**SUPPLIED DATA**
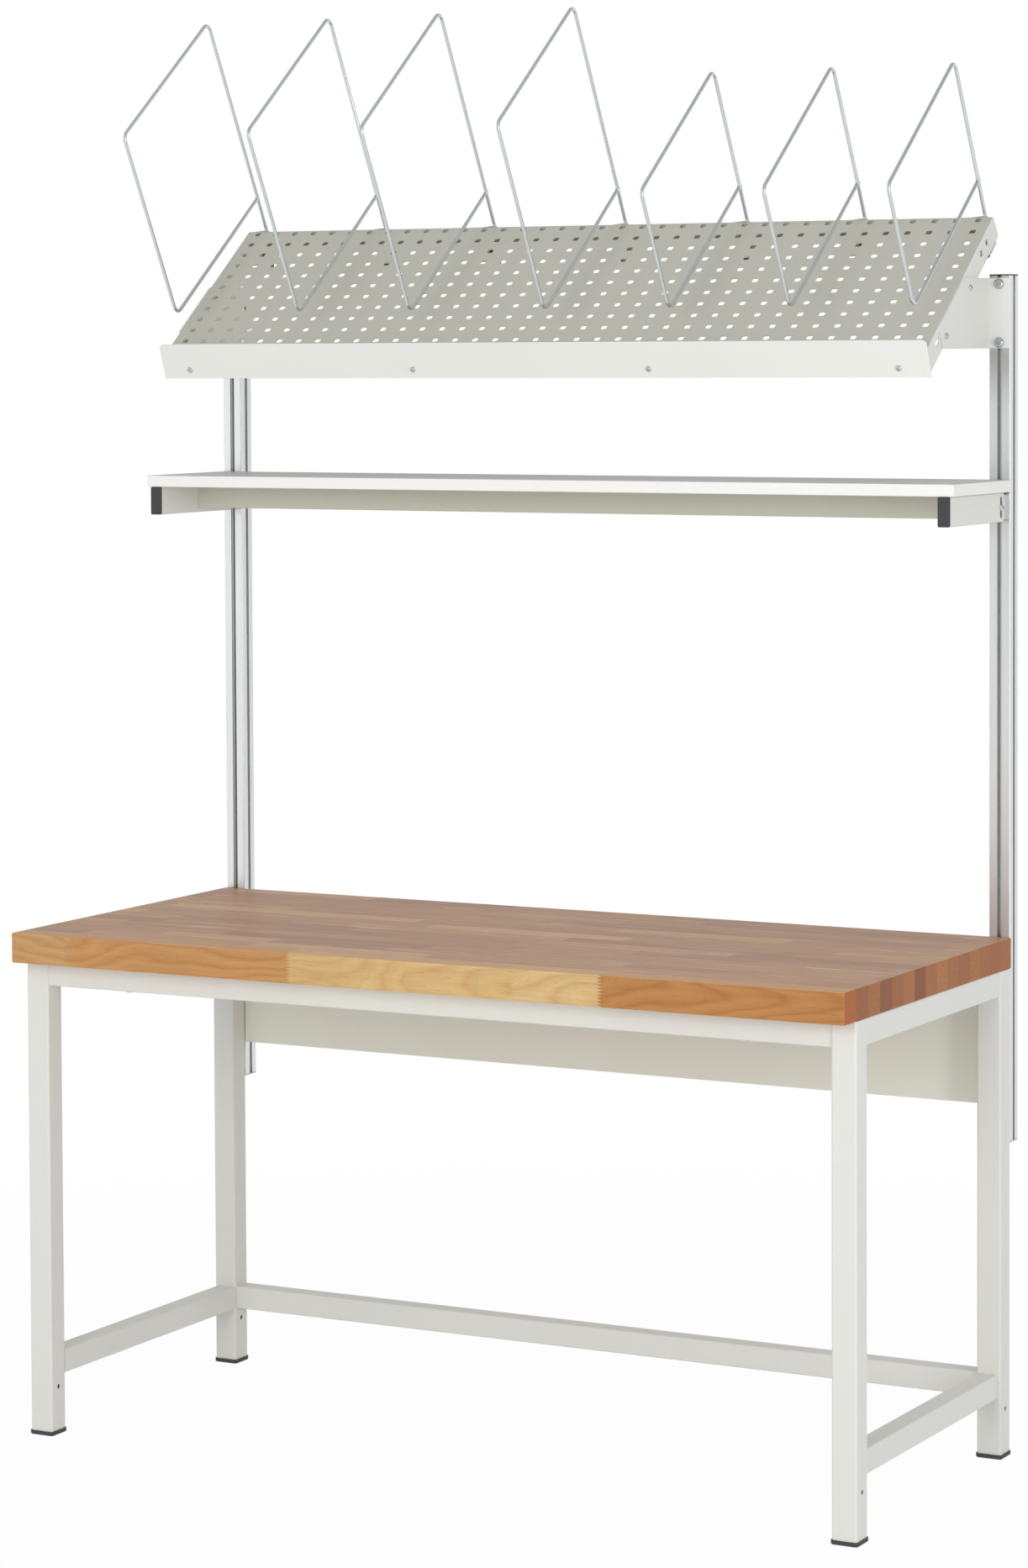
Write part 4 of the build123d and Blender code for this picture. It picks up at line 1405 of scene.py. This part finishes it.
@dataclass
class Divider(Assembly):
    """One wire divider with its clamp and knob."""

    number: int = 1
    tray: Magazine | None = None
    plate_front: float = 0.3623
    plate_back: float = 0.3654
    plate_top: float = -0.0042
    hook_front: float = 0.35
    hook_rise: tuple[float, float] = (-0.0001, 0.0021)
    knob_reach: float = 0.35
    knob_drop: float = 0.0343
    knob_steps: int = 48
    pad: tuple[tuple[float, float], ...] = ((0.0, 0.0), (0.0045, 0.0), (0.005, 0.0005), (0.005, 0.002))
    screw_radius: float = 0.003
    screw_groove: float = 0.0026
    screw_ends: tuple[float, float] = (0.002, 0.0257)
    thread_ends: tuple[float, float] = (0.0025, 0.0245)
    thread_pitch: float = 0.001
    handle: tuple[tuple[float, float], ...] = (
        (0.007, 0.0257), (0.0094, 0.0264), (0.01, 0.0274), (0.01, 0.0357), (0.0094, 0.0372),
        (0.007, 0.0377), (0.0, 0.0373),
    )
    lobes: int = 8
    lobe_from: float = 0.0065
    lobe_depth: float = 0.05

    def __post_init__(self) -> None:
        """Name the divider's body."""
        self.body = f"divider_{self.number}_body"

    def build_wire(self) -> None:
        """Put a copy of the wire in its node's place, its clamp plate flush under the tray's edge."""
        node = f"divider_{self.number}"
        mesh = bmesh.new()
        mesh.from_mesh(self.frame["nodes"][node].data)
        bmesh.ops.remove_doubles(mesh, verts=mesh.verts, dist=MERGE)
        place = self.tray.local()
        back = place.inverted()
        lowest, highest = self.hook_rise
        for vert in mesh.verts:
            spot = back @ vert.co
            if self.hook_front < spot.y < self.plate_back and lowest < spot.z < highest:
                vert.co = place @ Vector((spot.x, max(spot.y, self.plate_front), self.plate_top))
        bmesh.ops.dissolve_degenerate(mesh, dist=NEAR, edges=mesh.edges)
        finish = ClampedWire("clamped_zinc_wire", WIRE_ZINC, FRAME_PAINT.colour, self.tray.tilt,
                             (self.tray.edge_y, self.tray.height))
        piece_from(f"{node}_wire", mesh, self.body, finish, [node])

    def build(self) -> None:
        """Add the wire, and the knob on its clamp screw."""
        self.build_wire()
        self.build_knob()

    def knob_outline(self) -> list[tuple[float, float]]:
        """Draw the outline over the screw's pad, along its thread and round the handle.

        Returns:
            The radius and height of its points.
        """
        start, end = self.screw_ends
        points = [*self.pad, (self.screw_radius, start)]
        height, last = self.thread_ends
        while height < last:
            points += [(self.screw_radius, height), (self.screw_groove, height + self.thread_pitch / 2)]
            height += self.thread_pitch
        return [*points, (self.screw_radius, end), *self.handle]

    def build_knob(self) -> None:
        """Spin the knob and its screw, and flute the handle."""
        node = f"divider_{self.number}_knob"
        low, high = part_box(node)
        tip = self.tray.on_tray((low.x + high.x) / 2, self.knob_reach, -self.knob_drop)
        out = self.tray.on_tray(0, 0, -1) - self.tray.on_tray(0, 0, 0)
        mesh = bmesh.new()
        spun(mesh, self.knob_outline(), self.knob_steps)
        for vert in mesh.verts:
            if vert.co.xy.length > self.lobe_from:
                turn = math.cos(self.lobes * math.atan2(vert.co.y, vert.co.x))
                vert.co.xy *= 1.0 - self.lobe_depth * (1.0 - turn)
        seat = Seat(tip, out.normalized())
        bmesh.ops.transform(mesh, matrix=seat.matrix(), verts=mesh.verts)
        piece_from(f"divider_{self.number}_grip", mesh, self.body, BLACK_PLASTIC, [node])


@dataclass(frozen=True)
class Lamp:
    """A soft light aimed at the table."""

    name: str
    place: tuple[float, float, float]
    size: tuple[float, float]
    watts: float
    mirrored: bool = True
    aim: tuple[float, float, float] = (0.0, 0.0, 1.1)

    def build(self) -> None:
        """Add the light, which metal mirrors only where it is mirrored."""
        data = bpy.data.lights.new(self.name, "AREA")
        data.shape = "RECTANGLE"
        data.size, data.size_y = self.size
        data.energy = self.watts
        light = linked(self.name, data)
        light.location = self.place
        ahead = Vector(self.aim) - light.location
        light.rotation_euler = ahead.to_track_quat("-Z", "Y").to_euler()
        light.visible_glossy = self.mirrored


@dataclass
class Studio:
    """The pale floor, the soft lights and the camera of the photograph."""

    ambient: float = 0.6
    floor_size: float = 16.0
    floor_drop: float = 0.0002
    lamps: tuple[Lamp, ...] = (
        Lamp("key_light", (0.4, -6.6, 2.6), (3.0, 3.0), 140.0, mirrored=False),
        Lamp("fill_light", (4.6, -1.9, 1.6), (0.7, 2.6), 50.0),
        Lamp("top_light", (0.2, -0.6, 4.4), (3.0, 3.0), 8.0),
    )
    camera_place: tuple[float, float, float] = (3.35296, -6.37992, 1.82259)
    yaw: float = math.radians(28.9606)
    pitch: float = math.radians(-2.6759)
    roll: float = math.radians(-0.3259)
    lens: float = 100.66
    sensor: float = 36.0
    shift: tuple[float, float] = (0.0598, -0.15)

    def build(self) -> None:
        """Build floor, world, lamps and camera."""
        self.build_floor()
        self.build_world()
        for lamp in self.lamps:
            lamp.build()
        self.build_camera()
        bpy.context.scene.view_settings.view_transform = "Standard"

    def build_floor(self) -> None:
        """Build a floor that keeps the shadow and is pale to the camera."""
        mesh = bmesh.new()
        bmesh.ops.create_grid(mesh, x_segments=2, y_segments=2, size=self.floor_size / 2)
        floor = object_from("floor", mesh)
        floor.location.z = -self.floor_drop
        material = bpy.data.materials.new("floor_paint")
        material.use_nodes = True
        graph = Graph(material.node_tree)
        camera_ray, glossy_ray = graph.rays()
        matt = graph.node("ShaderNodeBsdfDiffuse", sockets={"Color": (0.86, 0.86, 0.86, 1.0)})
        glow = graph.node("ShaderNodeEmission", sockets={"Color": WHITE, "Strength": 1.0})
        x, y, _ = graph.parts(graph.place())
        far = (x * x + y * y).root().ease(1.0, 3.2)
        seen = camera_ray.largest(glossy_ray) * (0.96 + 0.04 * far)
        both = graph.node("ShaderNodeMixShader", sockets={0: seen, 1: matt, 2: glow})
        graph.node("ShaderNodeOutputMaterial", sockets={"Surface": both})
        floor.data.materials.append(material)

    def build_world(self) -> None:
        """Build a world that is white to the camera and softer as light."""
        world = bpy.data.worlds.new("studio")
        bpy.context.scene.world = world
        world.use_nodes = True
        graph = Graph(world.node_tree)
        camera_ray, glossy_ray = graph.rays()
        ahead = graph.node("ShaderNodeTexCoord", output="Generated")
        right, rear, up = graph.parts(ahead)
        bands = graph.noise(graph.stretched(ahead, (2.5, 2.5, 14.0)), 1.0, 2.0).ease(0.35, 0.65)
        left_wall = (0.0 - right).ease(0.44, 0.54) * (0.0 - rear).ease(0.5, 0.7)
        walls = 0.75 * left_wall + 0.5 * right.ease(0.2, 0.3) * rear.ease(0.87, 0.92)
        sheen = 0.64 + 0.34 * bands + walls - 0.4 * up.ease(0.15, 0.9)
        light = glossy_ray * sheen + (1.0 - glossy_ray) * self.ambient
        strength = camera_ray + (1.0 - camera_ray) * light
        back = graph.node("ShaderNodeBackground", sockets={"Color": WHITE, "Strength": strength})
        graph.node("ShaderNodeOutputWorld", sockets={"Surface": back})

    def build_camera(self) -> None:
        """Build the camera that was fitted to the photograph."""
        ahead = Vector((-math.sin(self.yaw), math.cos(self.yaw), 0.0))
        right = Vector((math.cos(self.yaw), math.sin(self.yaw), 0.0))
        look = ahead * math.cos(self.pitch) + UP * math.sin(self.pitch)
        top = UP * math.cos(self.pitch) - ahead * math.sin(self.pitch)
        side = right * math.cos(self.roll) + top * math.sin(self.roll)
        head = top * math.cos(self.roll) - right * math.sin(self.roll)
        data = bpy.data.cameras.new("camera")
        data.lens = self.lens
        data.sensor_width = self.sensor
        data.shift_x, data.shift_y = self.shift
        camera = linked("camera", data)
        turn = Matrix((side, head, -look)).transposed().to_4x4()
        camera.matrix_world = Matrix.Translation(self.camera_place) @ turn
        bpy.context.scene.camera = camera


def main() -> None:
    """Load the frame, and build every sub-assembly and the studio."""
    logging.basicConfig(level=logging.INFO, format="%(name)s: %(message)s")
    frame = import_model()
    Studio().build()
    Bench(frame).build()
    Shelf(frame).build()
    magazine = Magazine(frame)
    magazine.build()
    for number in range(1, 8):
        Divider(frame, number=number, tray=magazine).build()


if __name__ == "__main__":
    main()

**AIM OF THE EXERCISE**
Only the lines from the one that contains "frame = import_model()" through the last line should be repeated, each exactly as it stands, with both ends included.

**FINISHED EXERCISE**
    frame = import_model()
    Studio().build()
    Bench(frame).build()
    Shelf(frame).build()
    magazine = Magazine(frame)
    magazine.build()
    for number in range(1, 8):
        Divider(frame, number=number, tray=magazine).build()


if __name__ == "__main__":
    main()